A Segunda Turma, onde os recursos serão avaliados, é presidida por Toffoli e composta por Gilmar Mendes (um dos maiores críticos da Lava-Jato no Supremo), Kassio Nunes Marques, André Mendonça e pelo relator dos processos da operação, Edson Fachin.
Se antes Fachin poderia contar com Cármen Lúcia (que migrou para a Primeira Turma) e Celso de Mello (que se aposentou) para formar maioria a favor da Lava-Jato, hoje o cenário é hostil à operação.
Conforme informou a coluna, a ação da Vaza-Jato caiu nas mãos de Toffoli após uma manobra interna de cujos bastidores até hoje pouco se sabe.
Em tese, o caso seria herdado pelo sucessor de Lewandowski, Cristiano Zanin. Se isso acontecesse, ele estaria automaticamente impedido de relatar e votar no caso, por ter sido justamente o autor da ação enquanto era advogado de Lula.
O processo, portanto, teria que ser redistribuído por sorteio.
Até que um novo relator assumisse, o processo ficaria com Edson Fachin, que foi relator da Lava Jato e havia sido designado como uma espécie de "relator substituto" pela presidente do STF, Rosa Weber.

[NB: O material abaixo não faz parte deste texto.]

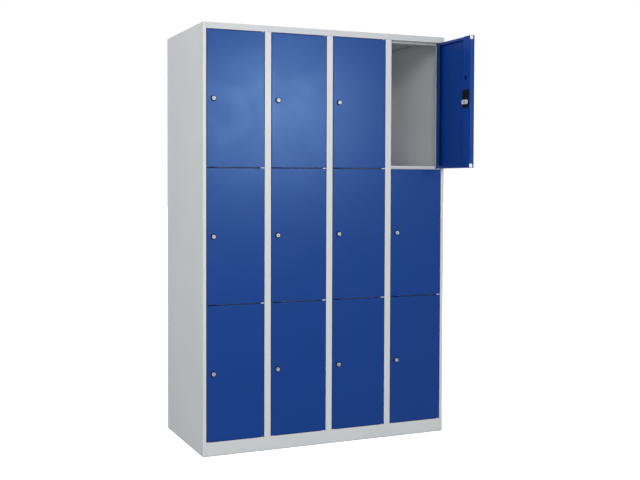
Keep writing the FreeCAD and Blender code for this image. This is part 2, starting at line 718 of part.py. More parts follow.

Mas Fachin abriu mão de assumir o posto e passou o processo diretamente para Toffoli, que havia acabado de se transferir da Primeira Turma para a Segunda, assumindo a vaga de Lewandowski.
Com esse movimento, Zanin já foi direto para Primeira Turma, pela qual não passam os casos da Lava Jato. Ou seja: numa só tacada, Zanin se livrou dos impedimentos e foi substituído por um ministro alinhado às suas posições.